Sheridan Elementary builds new community garden to help grow students’ skills, and hopefully, enjoy a fresh snack too
Wearing white garden gloves too big for his hands, 9-year-old Taden Eirdam shoveled dirt from the Sheridan Elementary parking lot into a wheelbarrow, headed for a garden.
“It’s very fun to have a garden,” he said. “We have the plants so we can get food.”
Eirdam was one of about 75 people who woke up early Saturday to build a community garden at Sheridan Elementary School. With help from the project’s sponsor Comcast Corp., students, parents and other volunteers are giving the school a way to teach children about science, plants, sustainable food and gardening, said Sheridan science teacher Christina Grieshaber.
“It will give kids a chance to understand an ecosystem,” Grieshaber said, noting that it will also be a fun way to eat because students could grow things like “salsa ingredients for a salsa party” in their classrooms.
Grieshaber said that each planter box will be adopted by a family over the summer so they can grow food and have a bonding activity that’s constructive.
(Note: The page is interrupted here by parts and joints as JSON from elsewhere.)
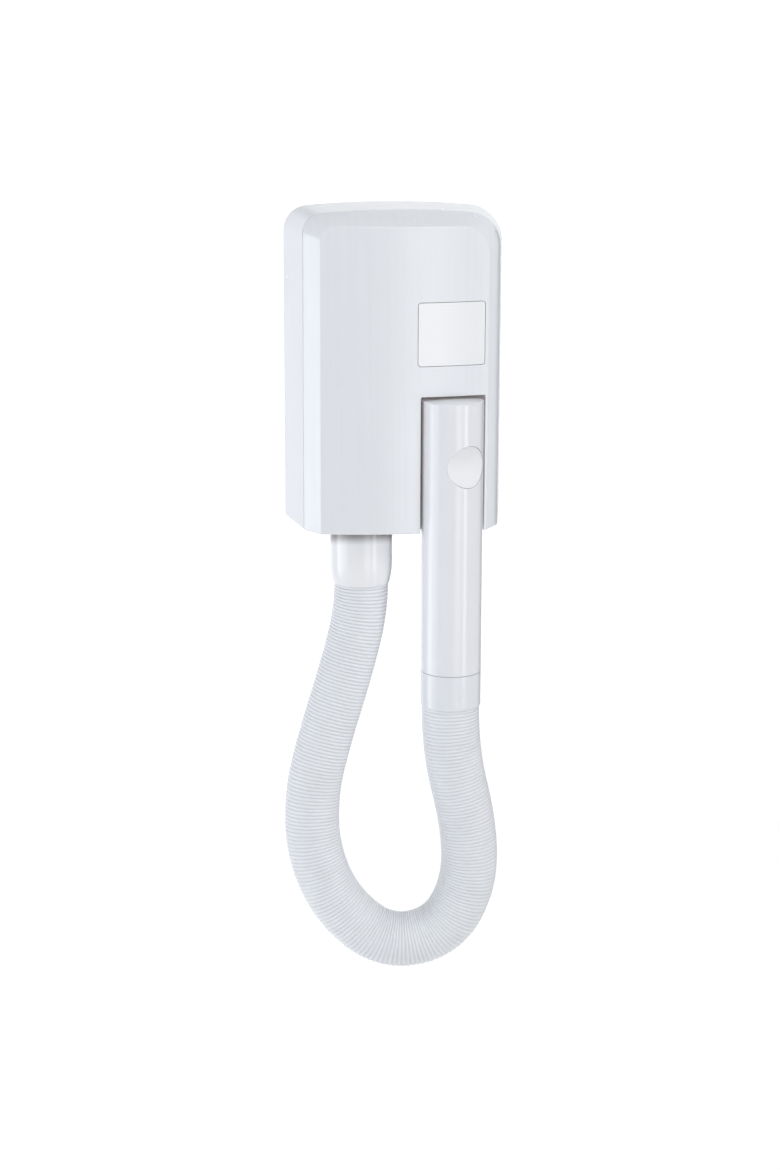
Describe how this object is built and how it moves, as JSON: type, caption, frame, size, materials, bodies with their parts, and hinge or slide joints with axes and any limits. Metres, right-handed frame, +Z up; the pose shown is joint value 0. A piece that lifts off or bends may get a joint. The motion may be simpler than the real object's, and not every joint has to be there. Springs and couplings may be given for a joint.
{
  "type": "hose hair dryer",
  "caption": "Wall-mounted hair dryer: a shallow housing with blower, heater and controls, a ribbed air hose and a tubular handset parked in a front cradle.",
  "frame": {"origin": "centre of the four wall-screw holes, on the back face of the housing", "axes": "+Z up, +X to the right as seen from the room, the front faces -Y, +Y points into the wall"},
  "size_m": [0.1655, 0.088, 0.5671],
  "materials": {
    "shell_abs": "glossy off-white ABS mouldings",
    "button_abs": "satin white ABS",
    "hose_vinyl": "white vinyl helix hose",
    "inner_plastic": "plain white moulding",
    "fan_nylon": "black glass-filled nylon",
    "duct_resin": "dark heat-resistant resin",
    "mica": "mica sheet",
    "nichrome": "oxidised resistance wire",
    "screw_steel": "zinc-plated steel",
    "motor_steel": "zinc-plated can",
    "shaft_steel": "ground steel",
    "bronze": "sintered bronze",
    "ferrite": "sintered ferrite",
    "keeper_steel": "zinc-plated sheet",
    "laminate": "glass-epoxy laminate with green lacquer",
    "part_black": "black epoxy",
    "part_blue": "blue moulding",
    "part_yellow": "yellow film capacitor case",
    "part_natural": "natural nylon",
    "foam": "open-cell filter foam",
    "soft_rubber": "soft black rubber"
  },
  "bodies": {
    "housing": {"rear_housing": "shell_abs", "front_cover": "shell_abs", "cover_screws": "screw_steel", "blanking_plate": "shell_abs", "handset_cradle": "shell_abs", "cradle_screws": "screw_steel", "parking_switch": "part_black", "cradle_magnet": "ferrite", "inlet_grille": "shell_abs", "inlet_filter": "foam", "cable_grommet": "soft_rubber", "cable_clamp": "inner_plastic", "clamp_screws": "screw_steel", "terminal_block": "part_natural", "terminal_screws": "screw_steel", "control_board": "laminate", "board_screws": "screw_steel", "board_relay": "part_blue", "board_capacitor": "part_yellow", "board_connector": "part_natural", "board_controller": "part_black", "scroll_base": "fan_nylon", "scroll_lid": "fan_nylon", "blower_screws": "screw_steel", "motor_body": "motor_steel", "motor_bearings": "bronze", "motor_screws": "screw_steel", "heater_duct": "duct_resin", "mica_sleeve": "mica", "heater_frame": "mica", "heater_coil": "nichrome", "thermostat": "screw_steel", "thermal_fuse": "shaft_steel", "hose_spout": "shell_abs", "air_hose": "hose_vinyl"},
    "handset": {"handset_shell": "shell_abs", "handset_cap": "shell_abs", "outlet_grille": "shell_abs", "outlet_frame": "inner_plastic", "button_guide": "inner_plastic", "handset_switch": "part_black", "keeper_plate": "keeper_steel", "retaining_ring": "shaft_steel"},
    "button": {"thumb_button": "button_abs"},
    "collar": {"swivel_collar": "shell_abs"},
    "rotor": {"impeller": "fan_nylon", "motor_shaft": "shaft_steel"},
    "plunger": {"parking_plunger": "part_natural"}
  },
  "joints": [
    {"name": "handset_lift", "type": "slide", "parent": "housing", "child": "handset", "axis": [0, -1, 0], "range_m": [0, 0.05]},
    {"name": "button_press", "type": "slide", "parent": "handset", "child": "button", "axis": [-0.4163, 0.9092, 0], "range_m": [0, 0.0025], "stiffness_N_per_m": 500, "springref_m": -0.001},
    {"name": "collar_swivel", "type": "hinge", "parent": "handset", "child": "collar", "pos_m": [0.0346, -0.066, -0.2312], "axis": [0, 0, 1], "continuous": true},
    {"name": "rotor_spin", "type": "hinge", "parent": "housing", "child": "rotor", "pos_m": [0.0085, -0.03, 0.052], "axis": [0, -1, 0], "continuous": true},
    {"name": "plunger_press", "type": "slide", "parent": "housing", "child": "plunger", "axis": [0, -1, 0], "range_m": [0, 0.003]}
  ],
  "couplings": [
    {"joint": "plunger_press", "follows": "handset_lift", "ratio": 0.06}
  ]
}
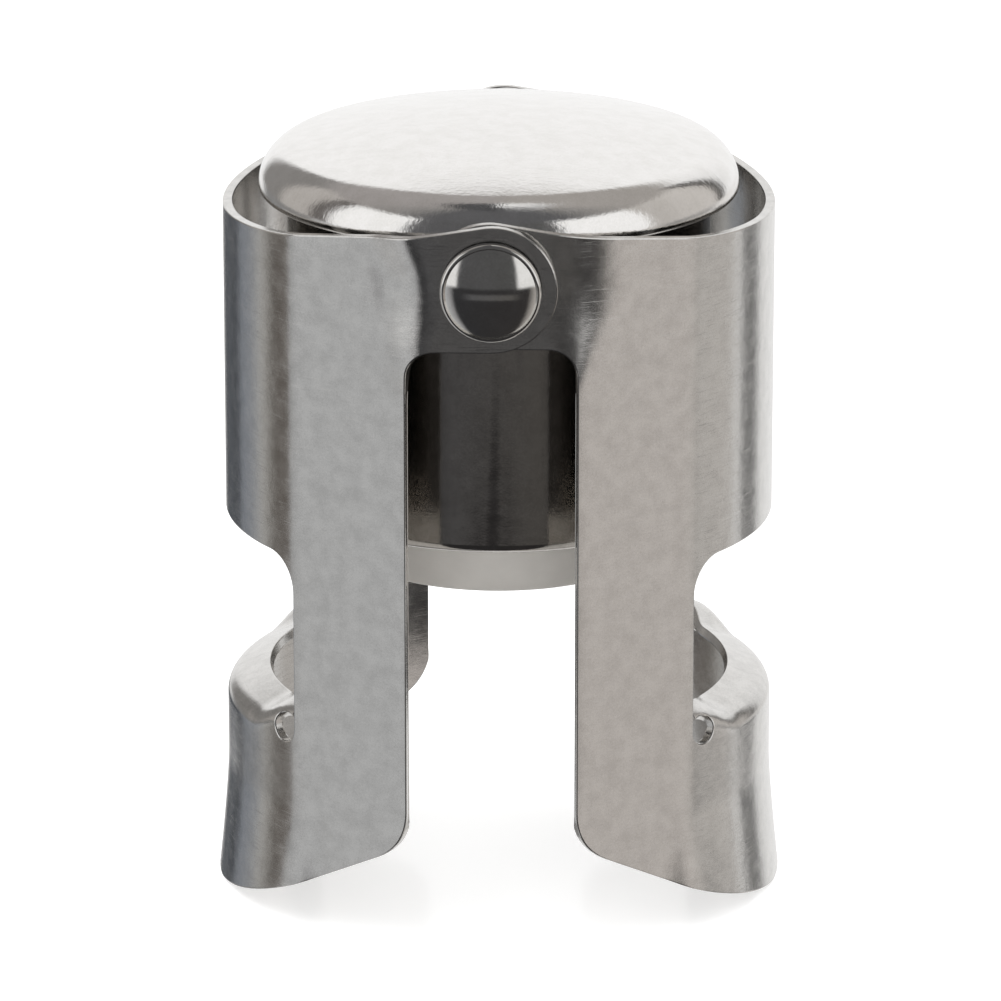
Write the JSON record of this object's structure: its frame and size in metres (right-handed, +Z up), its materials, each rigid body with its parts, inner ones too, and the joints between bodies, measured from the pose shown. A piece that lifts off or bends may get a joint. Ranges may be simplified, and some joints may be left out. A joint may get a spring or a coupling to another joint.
{
  "type": "champagne stopper",
  "caption": "Spring-loaded bottle stopper: domed steel cap over a cup with a soft plug, and hinged side arms whose lips hook under the bottle's rim.",
  "frame": {"origin": "bottom centre of the object, on the surface that the feet of the arms stand on", "axes": "+Z up along the stopper's axis, +X towards the right arm, -Y towards the front rivet"},
  "size_m": [0.0464, 0.0486, 0.0637],
  "materials": {
    "polished_steel": "polished",
    "satin_steel": "satin",
    "zinc_steel": "zinc plated",
    "silicone": "matte",
    "plastic": "matte"
  },
  "bodies": {
    "cup": {"body_cup": "satin_steel", "dome_cap": "polished_steel", "front_rivet": "polished_steel", "rear_rivet": "polished_steel", "front_bush": "zinc_steel", "rear_bush": "zinc_steel", "compression_spring": "zinc_steel"},
    "plunger": {"plunger": "plastic", "seal": "silicone"},
    "left_arm": {"left_arm": "satin_steel"},
    "right_arm": {"right_arm": "satin_steel"}
  },
  "joints": [
    {"name": "left_arm_hinge", "type": "hinge", "parent": "cup", "child": "left_arm", "pos_m": [0, 0, 0.0557], "axis": [0, 1, 0], "range_deg": [-5, 55]},
    {"name": "right_arm_hinge", "type": "hinge", "parent": "cup", "child": "right_arm", "pos_m": [0, 0, 0.0557], "axis": [0, -1, 0], "range_deg": [-5, 55]},
    {"name": "plunger_slide", "type": "slide", "parent": "cup", "child": "plunger", "axis": [0, 0, 1], "range_m": [0, 0.005], "stiffness_N_per_m": 580, "springref_m": -0.02, "deforming": ["compression_spring"]}
  ]
}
Grieshaber got the idea for the community garden from a friend who works at Roosevelt Elementary, where a similar program exists, she said.
On Saturday, workers built eight garden beds, four planter barrels and new picnic tables at Sheridan Elementary. Washington State University Master Gardeners donated the seeds for the garden, Grieshaber said.
Comcast partnered with the school as part of the company’s Comcast Cares Day, and provided the materials, tools and a crew to aide in building the garden.
Noah Eirdam, Taden’s dad, who works at the school as a speech therapist, said the garden will be a way to build a stronger community at Sheridan.
“It’s a way to bond and work together,” he said.